Although the current two architectures perform well in the field of approaching precipitation, most current research is solely based on radar data without considering the relationship between other meteorological elements in the upper atmosphere and rainfall. The extrapolation of a single element cannot accurately capture the occurrence of a sudden event, and therefore the predictive ability for events such as convective initiation and dissipation often falls short of forecasts. Furthermore, as neural networks become deeper, the feature information extracted at shallow layers is prone to disturbances during transmission, resulting in iterative errors. Errors propagate through the network as information is passed layer by layer. Consequently, as the forecast lead time increases, the network’s predictive performance rapidly declines.

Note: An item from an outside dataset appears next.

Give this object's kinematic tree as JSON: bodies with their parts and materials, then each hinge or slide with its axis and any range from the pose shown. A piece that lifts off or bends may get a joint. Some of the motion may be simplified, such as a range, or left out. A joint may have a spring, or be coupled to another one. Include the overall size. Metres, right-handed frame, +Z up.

To address these issues, this study proposes a Residual Spatiotemporal Convolutional Network (ResSTConvNet) based on multisource fused data. This network replaces the LSTM architecture with separate three-dimensional convolutions, adopts a pure convolutional architecture for feature capturing, and fits spatiotemporal information using residual fitting blocks, thereby improving operational speed and reducing memory usage.

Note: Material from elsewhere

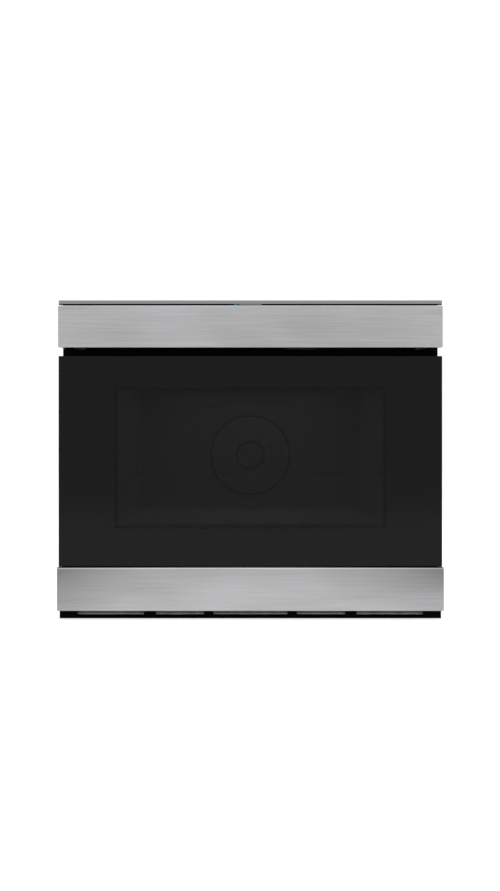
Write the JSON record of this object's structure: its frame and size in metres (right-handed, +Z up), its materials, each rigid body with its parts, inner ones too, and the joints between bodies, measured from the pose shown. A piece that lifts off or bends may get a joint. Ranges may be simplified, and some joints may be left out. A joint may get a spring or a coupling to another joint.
{
  "type": "microwave drawer",
  "caption": "Built-in drawer microwave: a tub rides out on a black glass door above a stainless strip; a stainless control panel tips forward over it.",
  "frame": {"origin": "middle of the footprint, on the surface that the case stands on", "axes": "+X to the right seen from the front, -Y towards the user, +Z up"},
  "size_m": [0.6064, 0.594, 0.5033],
  "materials": {
    "stainless": "brushed horizontally",
    "trim_steel": "satin",
    "door_glass": "tinted, gloss",
    "panel_glass": "black, gloss",
    "window_glass": "clear",
    "ceramic_plate": "glazed",
    "black_paint": "satin black",
    "grey_enamel": "gloss enamel",
    "galvanised": "galvanised",
    "plain_steel": "zinc plated",
    "aluminium": "as rolled",
    "black_plastic": "moulded",
    "white_plastic": "moulded",
    "light_blue": "clear, lit",
    "mica": "pressed mica",
    "circuit_board": "lacquered",
    "varnished_core": "varnished",
    "gear_plastic": "moulded",
    "screw_steel": "plated",
    "black_rubber": "extruded"
  },
  "bodies": {
    "case": {"base_plate": "galvanised", "outer_wrapper": "galvanised", "back_panel": "galvanised", "cord_gland": "black_plastic", "front_frame": "black_paint", "top_trim": "trim_steel", "trim_seal": "black_rubber", "status_light": "light_blue", "vent_grille": "black_plastic", "exhaust_duct": "galvanised", "oven_cavity": "grey_enamel", "stirrer_cover": "mica", "waveguide": "galvanised", "magnetron": "aluminium", "stirrer_motor": "plain_steel", "cooling_fan_housing": "black_plastic", "convection_chamber": "galvanised", "heating_element": "plain_steel", "convection_motor": "plain_steel", "oven_lamp": "white_plastic", "hv_transformer": "varnished_core", "hv_capacitor": "aluminium", "power_board": "circuit_board", "noise_filter": "circuit_board", "slide_outer_left": "plain_steel", "slide_outer_right": "plain_steel", "drive_motor_bracket": "galvanised", "drive_motor": "plain_steel", "interlock_bracket": "galvanised", "interlock_switches": "white_plastic", "panel_hinge_brackets": "black_paint", "case_screws": "screw_steel"},
    "slide_middle": {"slide_middle_left": "plain_steel", "slide_middle_right": "plain_steel"},
    "drawer": {"drawer_tub": "grey_enamel", "floor_plate": "ceramic_plate", "fan_cover": "plain_steel", "door_inner_frame": "black_paint", "door_screen": "black_paint", "inner_window_glass": "window_glass", "door_glass": "door_glass", "door_bottom_trim": "stainless", "door_choke_cover": "black_plastic", "latch_hooks": "plain_steel", "door_screws": "screw_steel", "slide_inner_left": "plain_steel", "slide_inner_right": "plain_steel", "carriage_frame": "galvanised", "drive_rack": "gear_plastic"},
    "control_panel": {"panel_fascia": "stainless", "panel_housing": "black_plastic", "touch_glass": "panel_glass", "panel_display_board": "circuit_board", "panel_hinge_pins": "screw_steel"},
    "drive_pinion": {"drive_pinion": "gear_plastic"},
    "stirrer": {"stirrer_antenna": "aluminium"},
    "cooling_fan": {"cooling_fan_wheel": "black_plastic"},
    "convection_fan": {"convection_fan_wheel": "aluminium"},
    "plunger_left": {"switch_plunger_left": "gear_plastic"},
    "plunger_right": {"switch_plunger_right": "gear_plastic"}
  },
  "joints": [
    {"name": "drawer_slide", "type": "slide", "parent": "case", "child": "drawer", "axis": [0, -1, 0], "range_m": [0, 0.38]},
    {"name": "middle_slide", "type": "slide", "parent": "case", "child": "slide_middle", "axis": [0, -1, 0], "range_m": [0, 0.19]},
    {"name": "pinion_spin", "type": "hinge", "parent": "case", "child": "drive_pinion", "pos_m": [0, -0.2, 0.07437], "axis": [1, 0, 0], "range_deg": [-2, 1248.14]},
    {"name": "panel_tilt", "type": "hinge", "parent": "case", "child": "control_panel", "pos_m": [0, -0.277, 0.43], "axis": [1, 0, 0], "range_deg": [0, 45]},
    {"name": "stirrer_spin", "type": "hinge", "parent": "case", "child": "stirrer", "pos_m": [0, 0, 0.3982], "axis": [0, 0, 1], "continuous": true},
    {"name": "cooling_fan_spin", "type": "hinge", "parent": "case", "child": "cooling_fan", "pos_m": [0.15, 0.226, 0.4252], "axis": [1, 0, 0], "continuous": true},
    {"name": "convection_fan_spin", "type": "hinge", "parent": "case", "child": "convection_fan", "pos_m": [0, 0.159, 0.2541], "axis": [0, 1, 0], "continuous": true},
    {"name": "plunger_left_press", "type": "slide", "parent": "case", "child": "plunger_left", "axis": [0, 1, 0], "range_m": [0, 0.002], "stiffness_N_per_m": 400},
    {"name": "plunger_right_press", "type": "slide", "parent": "case", "child": "plunger_right", "axis": [0, 1, 0], "range_m": [0, 0.002], "stiffness_N_per_m": 400}
  ],
  "couplings": [
    {"joint": "middle_slide", "follows": "drawer_slide", "ratio": 0.5},
    {"joint": "pinion_spin", "follows": "drawer_slide", "rad_per_m": 57.143}
  ]
}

The following sections of this article are arranged in the following structure. Section 2 describes the data and methodology. Section 3 describes the ResSTConvNet model in detail. Section 4 presents the experimental results used to evaluate the model. Section 5 provides a conclusion.

2. Materials and Methods

2.1. Study Area

The study area of this research is located in Southern China, primarily encompassing the provinces of Guangdong and Guangxi and surrounding areas, as shown in Figure 1. The latitude and longitude coordinates range from 20° to 27° N and 107° to 118° E, respectively. This region is influenced by a subtropical monsoon climate, leading to frequent occurrences of short-term heavy rainfall. The frequency of short-duration heavy rainfall and the maximum hourly rainfall intensity in this region are among the highest in China. Additionally, the southern region boasts a well-established meteorological detection network, providing a wealth of high-quality meteorological data. The densely populated urban agglomerations in the Guangdong–Hong Kong–Macao Greater Bay Area are highly susceptible to the impacts of heavy rainfall, which can significantly affect agriculture, industry, and the service sector. Therefore, effective and accurate approaching precipitation forecasting is crucial for the daily lives and economic development of the people in this region.

2.2. Dataset Preprocessing and Selection of Meteorological Elements

This study combines ground precipitation data with upper-air meteorological element data as the dataset. The upper-air data utilize hourly data from the European Centre for Medium-Range Weather Forecasts (ECMWF) ERA5 reanalysis, with a spatial resolution of 0.25° × 0.25°. Surface observation data utilize hourly rainfall data from all national and automatic weather stations within the selected region provided by the China Meteorological Administration. Within the study area, there are a total of 301 national stations and 6579 automatic regional stations contributing to the dataset. The station locations are annotated in Figure 1. The rainfall data from observation stations undergo quality control processing, excluding data from malfunctioning stations. Subsequently, inverse distance weighting interpolation is employed to interpolate station data onto grid points, matching the temporal and spatial resolution of the upper-air data, thus enabling multimodal data fusion. If there are any missing or omitted data in either dataset, the corresponding samples are removed. Additionally, we replaced all extreme values below 0 and above 1000 with missing values to avoid the abnormal impact of individual extreme values on the overall performance of the model. Ground observation data and upper-air reanalysis data are fused and concatenated based on meteorological elements to form the experimental dataset.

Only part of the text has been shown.